Written instruction: How many lines in the listing below include the word "frame"? Reply with the count alone.

Stored data:

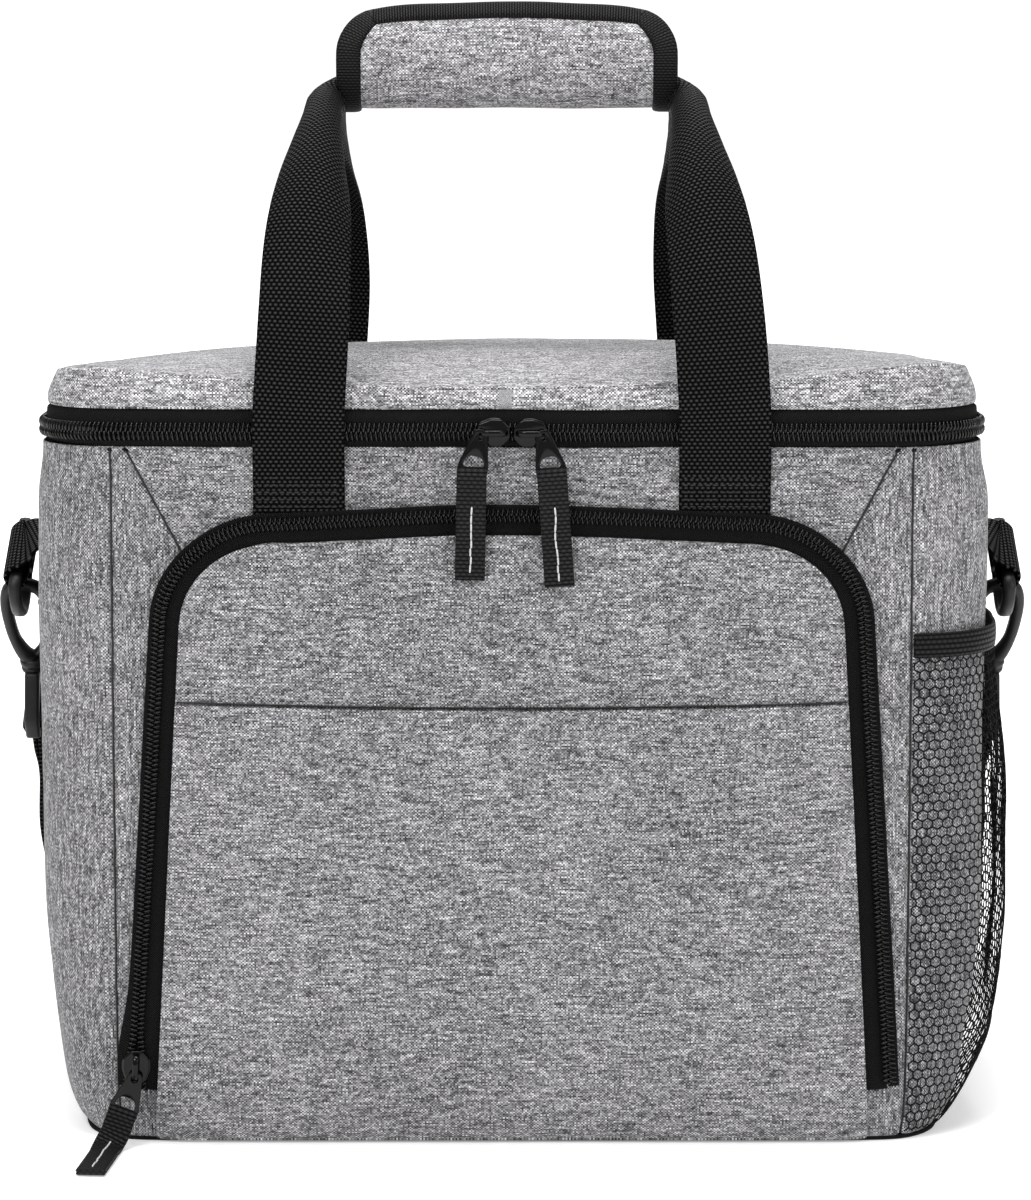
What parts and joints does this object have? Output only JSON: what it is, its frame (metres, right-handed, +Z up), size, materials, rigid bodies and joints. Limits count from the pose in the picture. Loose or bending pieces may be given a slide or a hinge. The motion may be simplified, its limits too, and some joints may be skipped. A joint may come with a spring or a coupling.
{
  "type": "insulated cooler bag",
  "caption": "Soft-sided insulated cooler bag with a zip-around lid, twin webbing handles joined by a padded grip, a zipped front pocket, a mesh side pocket and a shoulder strap.",
  "frame": {"origin": "centre of the base's underside, on the plane the bag stands on", "axes": "+Z up, -Y the front with the zipped pocket, +X the side with the mesh pocket"},
  "size_m": [0.458, 0.3261, 0.4765],
  "materials": {
    "heather_fabric": "matte",
    "foam": "matte",
    "liner_film": "satin",
    "black_fabric": "matte",
    "zip_tape": "matte",
    "zip_coil": "satin",
    "webbing": "matte",
    "black_metal": "satin",
    "black_plastic": "satin",
    "net": "matte",
    "elastic": "matte"
  },
  "bodies": {
    "bag": {"front_panel": "heather_fabric", "back_panel": "heather_fabric", "left_gusset": "heather_fabric", "right_gusset": "heather_fabric", "base_panel": "black_fabric", "base_piping": "black_fabric", "base_board": "black_plastic", "front_foam": "foam", "back_foam": "foam", "left_foam": "foam", "right_foam": "foam", "base_foam": "foam", "liner_tub": "liner_film", "lid_zip_lower_coil": "zip_coil", "lid_zip_lower_tape": "zip_tape", "lid_hinge_strip": "black_fabric", "front_sewn_webbing": "webbing", "back_sewn_webbing": "webbing", "pocket_zip_outer_tape": "zip_tape", "pocket_zip_outer_coil": "zip_coil", "mesh_pocket": "net", "mesh_pocket_elastic": "elastic", "left_side_tab": "webbing", "right_side_tab": "webbing", "left_d_ring": "black_plastic", "right_d_ring": "black_plastic"},
    "lid": {"lid_band": "heather_fabric", "lid_top_panel": "heather_fabric", "lid_foam": "foam", "lid_liner": "liner_film", "lid_zip_upper_coil": "zip_coil", "lid_zip_upper_tape": "zip_tape"},
    "front_handle": {"front_handle_loop": "webbing"},
    "back_handle": {"back_handle_loop": "webbing", "grip_wrap": "heather_fabric", "grip_pad_lower": "foam", "grip_pad_upper": "foam"},
    "grip_front": {"grip_flap": "heather_fabric", "grip_flap_binding": "black_fabric"},
    "left_lid_slider": {"lid_left_slider": "black_metal"},
    "right_lid_slider": {"lid_right_slider": "black_metal"},
    "left_lid_pull": {"lid_left_puller": "black_metal", "lid_left_pull_tab": "webbing"},
    "right_lid_pull": {"lid_right_puller": "black_metal", "lid_right_pull_tab": "webbing"},
    "pocket": {"pocket_panel": "heather_fabric", "slip_pocket": "heather_fabric", "pocket_zip_inner_tape": "zip_tape", "pocket_zip_inner_coil": "zip_coil"},
    "pocket_zip_slider": {"pocket_slider": "black_metal"},
    "pocket_pull": {"pocket_puller": "black_metal", "pocket_pull_tab": "webbing"},
    "shoulder_strap": {"shoulder_strap_webbing": "webbing", "left_strap_buckle": "black_plastic", "right_strap_buckle": "black_plastic"},
    "left_hook": {"left_snap_hook": "black_plastic"},
    "right_hook": {"right_snap_hook": "black_plastic"},
    "left_gate": {"left_hook_gate": "black_plastic"},
    "right_gate": {"right_hook_gate": "black_plastic"},
    "adjuster": {"strap_adjuster": "black_plastic"}
  },
  "joints": [
    {"name": "lid_hinge", "type": "hinge", "parent": "bag", "child": "lid", "pos_m": [0, 0.12, 0.301], "axis": [-1, 0, 0], "range_deg": [0, 100], "deforming": ["grip_flap", "grip_flap_binding"]},
    {"name": "front_handle_fold", "type": "hinge", "parent": "bag", "child": "front_handle", "pos_m": [0, -0.1233, 0.2875], "axis": [1, 0, 0], "range_deg": [0, 120]},
    {"name": "back_handle_fold", "type": "hinge", "parent": "bag", "child": "back_handle", "pos_m": [0, 0.1233, 0.2875], "axis": [-1, 0, 0], "range_deg": [0, 120]},
    {"name": "grip_flap_peel", "type": "hinge", "parent": "back_handle", "child": "grip_front", "pos_m": [0, -0.0231, 0.4313], "axis": [1, 0, 0], "range_deg": [0, 170]},
    {"name": "left_lid_slider_run", "type": "slide", "parent": "bag", "child": "left_lid_slider", "axis": [-1, 0, 0], "range_m": [0, 0.045]},
    {"name": "right_lid_slider_run", "type": "slide", "parent": "bag", "child": "right_lid_slider", "axis": [1, 0, 0], "range_m": [0, 0.045]},
    {"name": "left_lid_pull_swing", "type": "hinge", "parent": "left_lid_slider", "child": "left_lid_pull", "pos_m": [-0.0125, -0.1291, 0.301], "axis": [-1, 0, 0], "range_deg": [0, 165]},
    {"name": "right_lid_pull_swing", "type": "hinge", "parent": "right_lid_slider", "child": "right_lid_pull", "pos_m": [0.0125, -0.1291, 0.301], "axis": [-1, 0, 0], "range_deg": [0, 165]},
    {"name": "pocket_drop", "type": "hinge", "parent": "bag", "child": "pocket", "pos_m": [0, -0.1234, 0.014], "axis": [1, 0, 0], "range_deg": [0, 85], "deforming": ["lid_left_pull_tab", "lid_right_pull_tab"]},
    {"name": "pocket_slider_run", "type": "slide", "parent": "bag", "child": "pocket_zip_slider", "axis": [0.0476, 0, 0.9989], "range_m": [0, 0.15]},
    {"name": "pocket_pull_swing", "type": "hinge", "parent": "pocket_zip_slider", "child": "pocket_pull", "pos_m": [-0.157, -0.1306, 0.03498], "axis": [-0.9397, 0, 0.342], "range_deg": [0, 120]},
    {"name": "strap_swing", "type": "hinge", "parent": "bag", "child": "shoulder_strap", "pos_m": [0, 0, 0.236], "axis": [1, 0, 0], "range_deg": [0, 20]},
    {"name": "left_hook_swivel", "type": "hinge", "parent": "shoulder_strap", "child": "left_hook", "pos_m": [-0.218, 0, 0.236], "axis": [0, -0.6157, 0.788], "range_deg": [-25, 25]},
    {"name": "right_hook_swivel", "type": "hinge", "parent": "shoulder_strap", "child": "right_hook", "pos_m": [0.218, 0, 0.236], "axis": [0, -0.6157, 0.788], "range_deg": [-25, 25]},
    {"name": "left_gate_press", "type": "hinge", "parent": "left_hook", "child": "left_gate", "pos_m": [-0.2097, 0.03245, 0.19447], "axis": [0, -0.788, -0.6157], "range_deg": [0, 18], "stiffness_Nm_per_rad": 0.05},
    {"name": "right_gate_press", "type": "hinge", "parent": "right_hook", "child": "right_gate", "pos_m": [0.2097, 0.03245, 0.19447], "axis": [0, 0.788, 0.6157], "range_deg": [0, 18], "stiffness_Nm_per_rad": 0.05},
    {"name": "adjuster_slide", "type": "slide", "parent": "shoulder_strap", "child": "adjuster", "axis": [1, 0, 0], "range_m": [-0.08, 0.2]}
  ],
  "couplings": [
    {"joint": "front_handle_fold", "follows": "lid_hinge", "ratio": 1.2},
    {"joint": "back_handle_fold", "follows": "lid_hinge", "ratio": 1.2}
  ]
}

Complete answer: 2